■ TASK DETAILS
Write out exactly the lines from the start of the entries through the one that contains "return piece", including both.

::: INFORMATION SUPPLIED :::

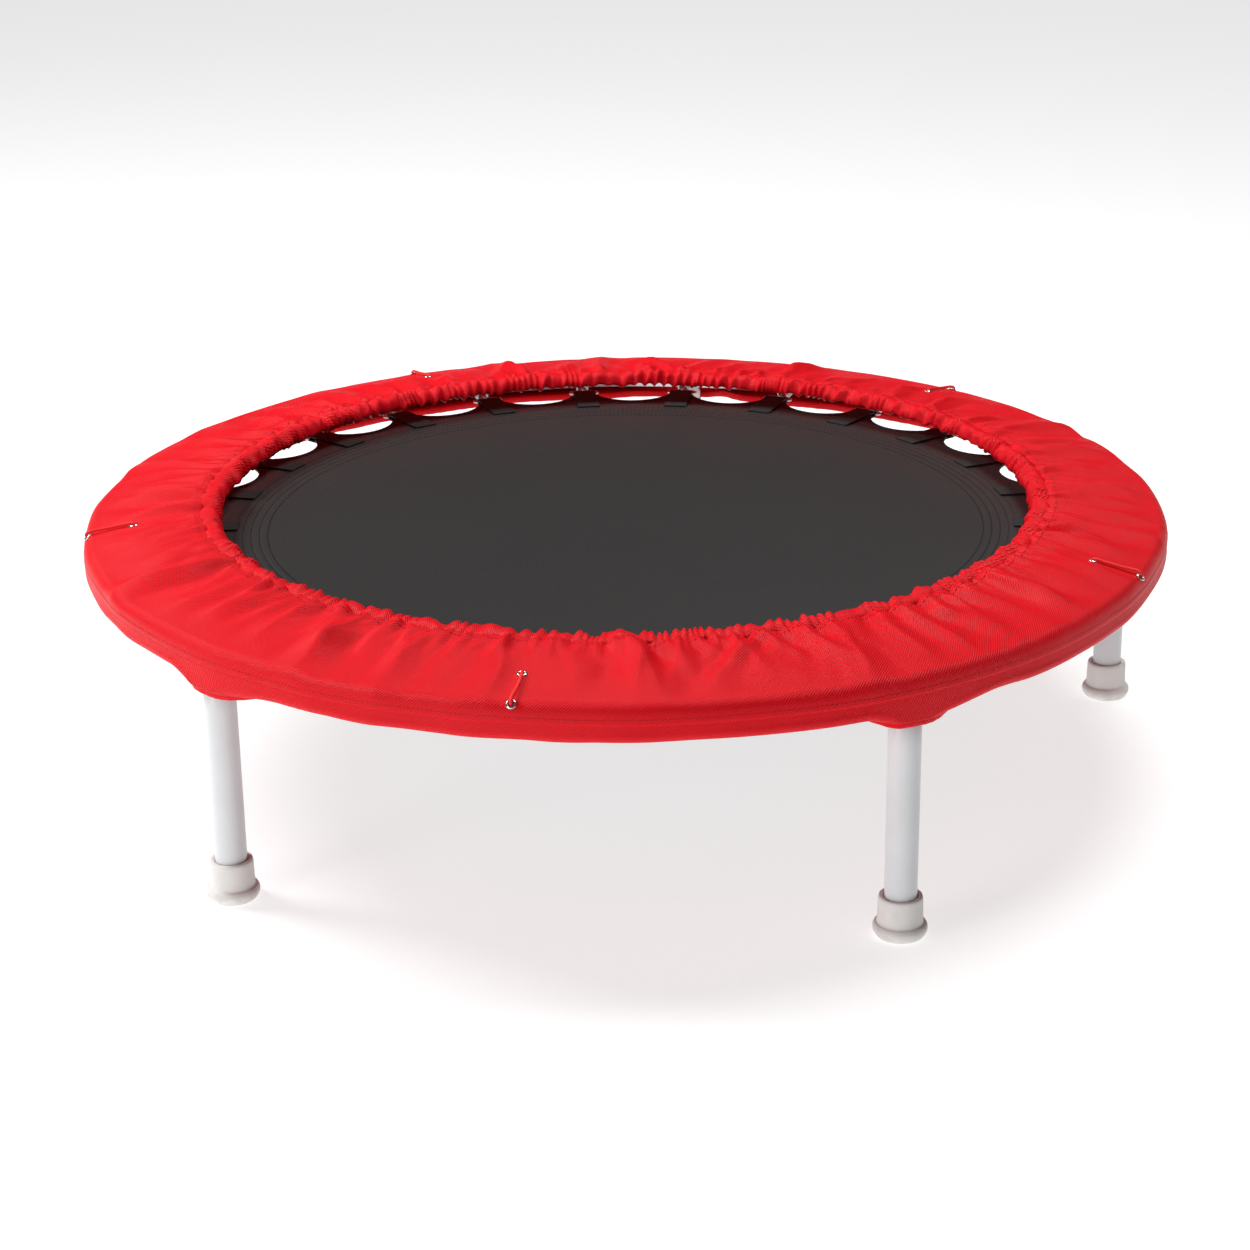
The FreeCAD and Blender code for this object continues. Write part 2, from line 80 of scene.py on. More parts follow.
GATHER_R, GATHER_Z = RING_RADIUS - 0.0895, cover_high.z - 0.0005
SEAM_Z = RING_Z
SHOULDER_BEND = 0.0105
SHOULDER = (COVER_RADIUS - SHOULDER_BEND, RING_Z + 0.0075)  # centre of the shoulder's rounding
COVER_WALL_R = COVER_RADIUS + 0.0003
CASING_FREE = (GATHER_R - 0.0190, casing_low.z + 0.0065)  # middle of the casing's free edge

# flat sizes of the cover's cut pieces
CUT_LENGTH = TAU * COVER_RADIUS
CASING_WIDTH = 0.024  # folded
HEM_CUT = 0.016  # before it is folded
CLOTH_THICKNESS = 0.0006


# ---------------------------------------------------------------- mesh helpers
def new_object(name, mesh, material=None):
    piece = bpy.data.objects.new(name, mesh)
    bpy.context.scene.collection.objects.link(piece)
    if material:
        mesh.materials.append(material)
    return piece


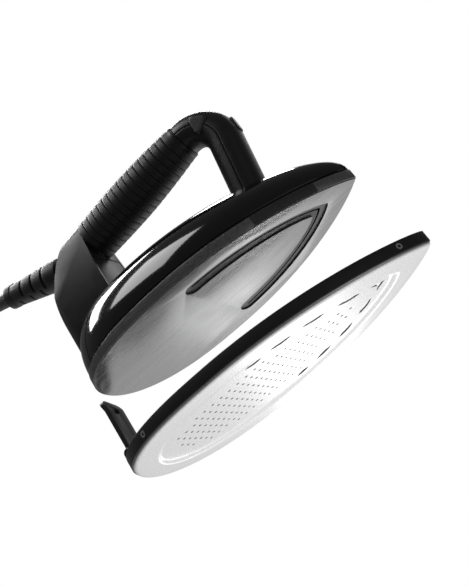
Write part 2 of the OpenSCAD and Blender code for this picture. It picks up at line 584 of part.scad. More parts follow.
// Leaf slots: middle, length and angle on the right side; the left side mirrors them.
LEAVES = [[60, 14.6, 16, 34], [39, 27.2, 16, 26], [17.6, 34, 15.6, 17], [-2, 37, 12, 12]];
module leaf(length, width) {
    r = (pow(length / 2, 2) + pow(width / 2, 2)) / width;
    intersection() {
        translate([0, r - width / 2]) circle(r = r, $fn = 96);
        translate([0, width / 2 - r]) circle(r = r, $fn = 96);
    }
}
module steam_openings() {
    for (i = [0 : len(ROW_COUNTS) - 1], j = [0 : ROW_COUNTS[i] - 1])
        translate([first_row_x - i * row_pitch, (j - (ROW_COUNTS[i] - 1) / 2) * hole_pitch])
            circle(d = hole_d, $fn = 16);
    for (f = LEAVES, s = [-1, 1]) translate([f[0], s * f[1]]) rotate([0, 0, s * -f[3]]) leaf(f[2], 4.2);
    polygon([[81, 0], [72.5, 6.2], [75.6, 0], [72.5, -6.2]]);
}
MID_STEP = [44.7, -17.5, 88, -98.5, 0.7];
STEP_IN = [MID_STEP[0] - 1.2, MID_STEP[1], MID_STEP[2] - 1.6, MID_STEP[3] + 1.2, MID_STEP[4]];
module shoe_plate() color([0.86, 0.86, 0.87]) {
    translate([0, 0, panel_rise]) linear_extrude(sheet) difference() {
        polygon(sole_outline(MID_STEP));
        steam_openings();
    }
    difference() {
        slab(MID_STEP, panel_rise);
        translate([0, 0, -1]) slab(STEP_IN, panel_rise + 1);
    }
    difference() {
        union() {
            slab(SHOE_FOOT, 0.8);
            translate([0, 0, 0.8]) slab(SHOE_EDGE, 1.6);
        }
        translate([0, 0, sheet]) slab(TURN_IN, 4);
        translate([0, 0, -1]) slab(MID_STEP, 4);
    }
    translate([0, 0, rim_z]) difference() {
        slab(RIM_IN, 6);
        translate([0, 0, -1]) slab(TURN_IN, 8);
        for (r = RIVETS, s = [-1, 1]) rivet_place(r, s) cylinder(h = 9, r = 1.65, $fn = 32, center = true);
    }
}
rim_z = 2.4;
module shoe_rim() color([0.1, 0.1, 0.1]) translate([0, 0, rim_z]) difference() {
    slab(RIM_OUT, rim_h, 22);
    translate([0, 0, -1]) slab(RIM_IN, rim_h + 2);
    for (r = RIVETS, s = [-1, 1]) rivet_place(r, s) cylinder(h = 9, r = 1.65, $fn = 32, center = true);
}
// Rivets: x, y and the direction that the rim faces there.
RIVETS = [[101.2, 16.2, 48], [-75, 55.4, 111]];
module rivet_place(r, s) translate([r[0], s * r[1], rim_h / 2]) rotate([0, 0, s * r[2]]) rotate([0, 90, 0])
    children();
module rim_rivets() color("gainsboro") translate([0, 0, rim_z]) for (r = RIVETS, s = [-1, 1])
    rivet_place(r, s) difference() {
        union() {
            translate([0, 0, -3.4]) cylinder(h = 3.5, r = 1.6, $fn = 32);
            translate([0, 0, 0.05]) cylinder(h = 0.35, r = 2, $fn = 32);
        }
        translate([0, 0, -4]) cylinder(h = 6, r = 0.9, $fn = 24);
    }

module at_pin() translate([pin_x, 0, pin_z]) rotate([90, 0, 0]) children();
bracket_x = RIM_OUT[3] - 0.05;
bracket_foot = 5;
rim_top = rim_z + rim_h;
module heel_bracket() color([0.09, 0.09, 0.09]) difference() {
    union() {
        translate([0, ear_out, 0]) rotate([90, 0, 0]) linear_extrude(2 * ear_out)
            polygon([[pin_x - ear_r, 9], [pin_x - ear_r + 1, bracket_foot], [bracket_x, bracket_foot],
                [bracket_x, 15], [pin_x - ear_r, 15]]);
        for (s = [-1, 1]) translate([0, s * (ear_in + ear_out) / 2 + (ear_out - ear_in) / 2, 0])
            rotate([90, 0, 0]) linear_extrude(ear_out - ear_in) polygon(concat(
                [[pin_x - ear_r, rim_top + 0.1], [pin_x + ear_r, rim_top + 0.1]],
                corner_arc(pin_x, pin_z, ear_r, 0, 180, 12)));
    }
    at_pin() cylinder(h = 60, r = pin_r + 0.05, $fn = 32, center = true);
}
lever_x = pin_x - 1.2;
flare = 1.8;
// Upper end of the lever: high on the right side, sloping down to the left; it leans back at the tip.
module lever_plan() polygon(concat([[-lever_half, pin_z], [lever_half, pin_z]],
    corner_arc(lever_half - 7, lever_top - 10.1, 7, 0, 65, 8),
    corner_arc(3.5 - lever_half, lever_top - 3.5, 3.5, 65, 180, 10)));
module lever_profile() polygon([[lever_x, pin_z], [lever_x + lever_t, pin_z],
    [lever_x + lever_t, lever_top - 8], [lever_x + lever_t - flare, lever_top + 1],
    [lever_x - flare, lever_top + 1], [lever_x, lever_top - 8]]);
// Teardrop finger hole, its narrow end up and to the right.
module lever_hole() polygon(concat(corner_arc(-0.6, 52, 3, 206, 421, 14),
    corner_arc(-4.3, 55.9, 1.4, 61, 206, 8)));
module latch_lever() color([0.1, 0.1, 0.1]) difference() {
    union() {
        intersection() {
            translate([pin_x - 4, 0, 0]) rotate([90, 0, 90]) linear_extrude(12) lever_plan();
            translate([0, 20, 0]) rotate([90, 0, 0]) linear_extrude(40) lever_profile();
        }
        at_pin() cylinder(h = 2 * lever_half, r = 2.9, $fn = 40, center = true);
    }
    at_pin() cylinder(h = 60, r = pin_r + 0.05, $fn = 32, center = true);
    at_pin() cylinder(h = 8, r = 4, $fn = 40, center = true);
    translate([pin_x - 6, 0, 0]) rotate([90, 0, 90]) linear_extrude(16) lever_hole();
}
module latch_pin() color("silver") at_pin()
    cylinder(h = 2 * ear_out, r = pin_r, $fn = 32, center = true);
module latch_spring() color("silver") at_pin() translate([0, 0, -3])
    spring(1.8, 0.7, 6, 5);

soleplate();
heating_element();
chamber_seal();
chamber_cover();
cover_screws();
steam_inlet();
thermostat();
thermal_fuse();
temperature_sensor();
gap_ring();
standoffs();
heat_shield();
deck_screws();
body_shell();
column_left();
column_right();
column_front();
terminal_block();
wiring();
steam_tube();
handle_core();
grip_sleeve();
grip_collar();
post_core();
elbow_outer();
elbow_inner();
elbow_screws();
switch_board();
microswitches();
steam_button_right();
steam_button_left();
front_button();
button_spring_right();
button_spring_left();
front_button_spring();
strain_relief();
relief_collar();
hose_clamp();
hose_lead();
hose_coil();
coil_tie();
hose_tail();
connector_body();
connector_nozzle();
connector_pins();
shoe_plate();
shoe_rim();
rim_rivets();
heel_bracket();
latch_lever();
latch_pin();
latch_spring();
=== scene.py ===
import math

import bmesh
import bpy
from mathutils import Matrix, Vector


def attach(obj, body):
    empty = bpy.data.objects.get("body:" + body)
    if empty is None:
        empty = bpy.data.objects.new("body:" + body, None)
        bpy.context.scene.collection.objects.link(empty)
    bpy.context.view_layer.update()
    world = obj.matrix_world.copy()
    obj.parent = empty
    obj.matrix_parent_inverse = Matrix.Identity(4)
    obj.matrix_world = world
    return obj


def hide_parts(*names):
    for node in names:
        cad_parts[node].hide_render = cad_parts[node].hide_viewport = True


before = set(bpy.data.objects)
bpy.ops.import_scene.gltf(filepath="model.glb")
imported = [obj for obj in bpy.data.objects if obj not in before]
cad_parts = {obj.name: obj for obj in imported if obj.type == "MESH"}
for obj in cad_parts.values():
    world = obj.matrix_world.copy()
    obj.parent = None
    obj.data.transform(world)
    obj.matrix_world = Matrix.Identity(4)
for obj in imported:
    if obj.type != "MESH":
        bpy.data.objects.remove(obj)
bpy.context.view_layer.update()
scene = bpy.context.scene

MM = 0.001
SOLE_Z = 62.5  # height of the sole's face over the surface, in millimetres like every size below

# ---------- Camera ----------

# From the iron's right and below the surface, with the camera rolled.
EYE = Vector((0.14555, -0.46731, -0.14775))
SCREEN_RIGHT = Vector((0.71937, 0.45478, -0.52505)).normalized()
SCREEN_BACK = Vector((0.27160, -0.87986, -0.38998)).normalized()
FOCAL_PIXELS = 838.2
PICTURE_HEIGHT = 586
SENSOR = 36

camera = bpy.data.objects.new("camera", bpy.data.cameras.new("camera"))
scene.collection.objects.link(camera)
scene.camera = camera
axes = Matrix((SCREEN_RIGHT, SCREEN_BACK.cross(SCREEN_RIGHT), SCREEN_BACK)).transposed()
camera.matrix_world = Matrix.Translation(EYE) @ axes.to_4x4()
camera.data.sensor_fit = "AUTO"
camera.data.sensor_width = SENSOR
camera.data.lens = FOCAL_PIXELS * SENSOR / PICTURE_HEIGHT
camera.data.clip_start = 0.01
camera.data.clip_end = 20


# ---------- Materials ----------

def link(tree, a, b):
    tree.links.new(a, b)


def new_material(name, **sockets):
    mat = bpy.data.materials.new(name)
    mat.use_nodes = True
    tree = mat.node_tree
    shader = tree.nodes["Principled BSDF"]
    for key, value in sockets.items():
        shader.inputs[key.replace("_", " ")].default_value = value
    return mat, tree, shader


def noise(tree, scale, detail=3.0, stretch=(1, 1, 1), rough=0.5):
    """Noise in the object's own coordinates; scale is in features per metre."""
    coord = tree.nodes.new("ShaderNodeTexCoord")
    mapping = tree.nodes.new("ShaderNodeMapping")
    mapping.inputs["Scale"].default_value = [s * scale for s in stretch]
    tex = tree.nodes.new("ShaderNodeTexNoise")
    tex.inputs["Scale"].default_value = 1.0
    tex.inputs["Detail"].default_value = detail
    tex.inputs["Roughness"].default_value = rough
    link(tree, coord.outputs["Object"], mapping.inputs["Vector"])
    link(tree, mapping.outputs[0], tex.inputs["Vector"])
    return tex.outputs[0]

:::

■ THE REPLY
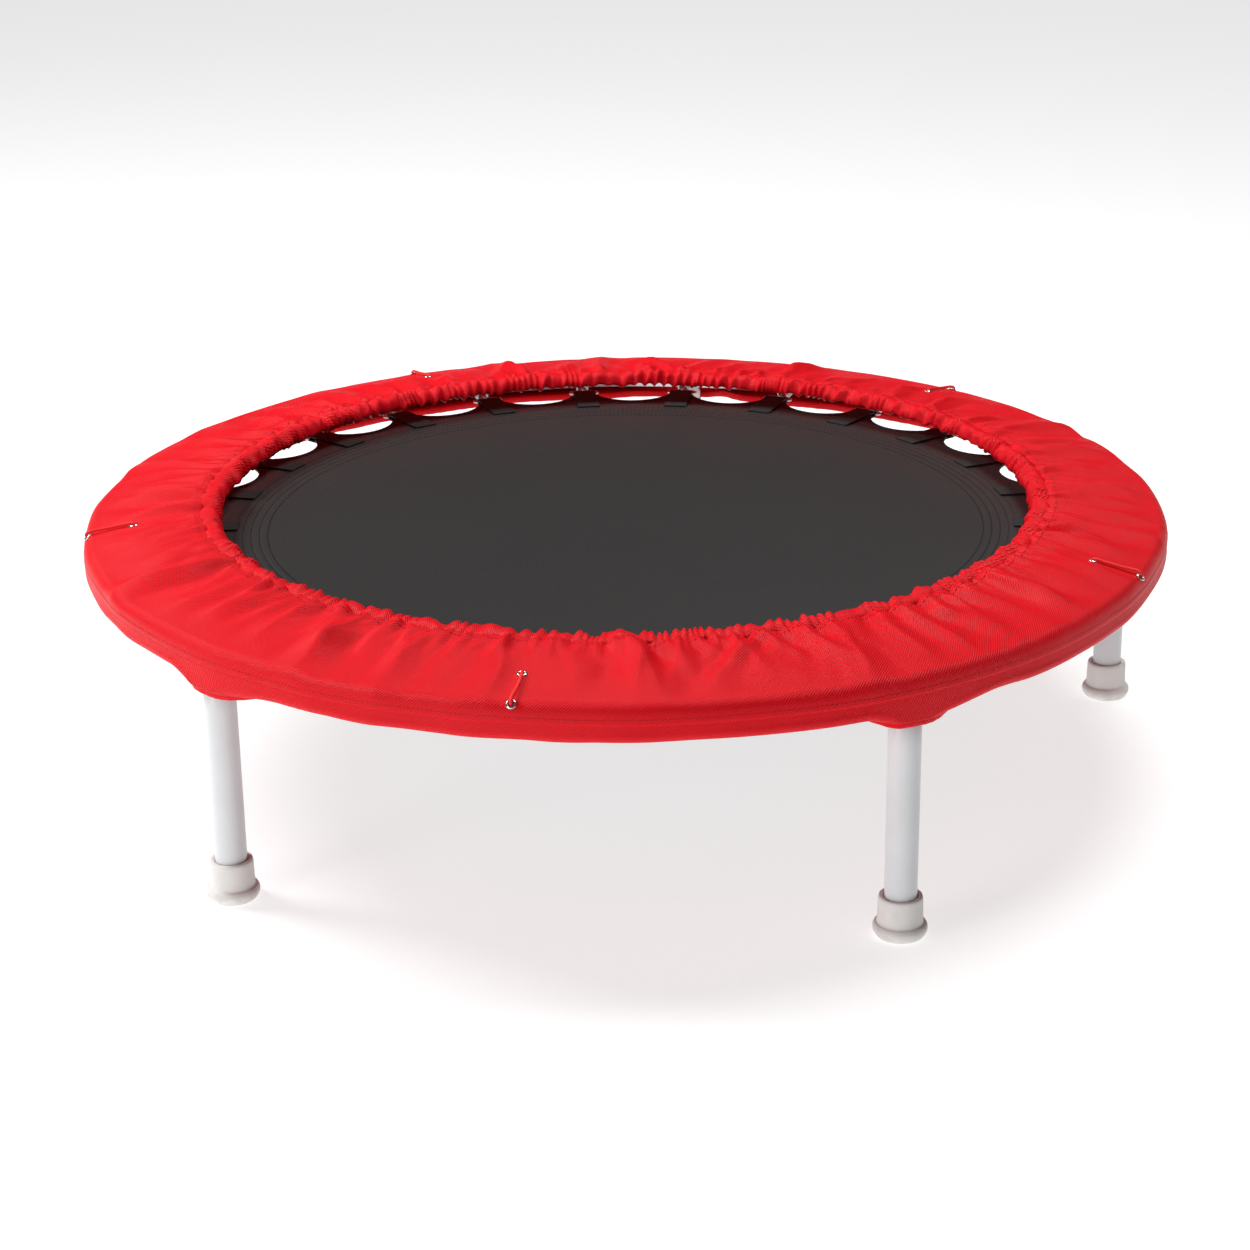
The FreeCAD and Blender code for this object continues. Write part 2, from line 80 of scene.py on. More parts follow.
GATHER_R, GATHER_Z = RING_RADIUS - 0.0895, cover_high.z - 0.0005
SEAM_Z = RING_Z
SHOULDER_BEND = 0.0105
SHOULDER = (COVER_RADIUS - SHOULDER_BEND, RING_Z + 0.0075)  # centre of the shoulder's rounding
COVER_WALL_R = COVER_RADIUS + 0.0003
CASING_FREE = (GATHER_R - 0.0190, casing_low.z + 0.0065)  # middle of the casing's free edge

# flat sizes of the cover's cut pieces
CUT_LENGTH = TAU * COVER_RADIUS
CASING_WIDTH = 0.024  # folded
HEM_CUT = 0.016  # before it is folded
CLOTH_THICKNESS = 0.0006


# ---------------------------------------------------------------- mesh helpers
def new_object(name, mesh, material=None):
    piece = bpy.data.objects.new(name, mesh)
    bpy.context.scene.collection.objects.link(piece)
    if material:
        mesh.materials.append(material)
    return piece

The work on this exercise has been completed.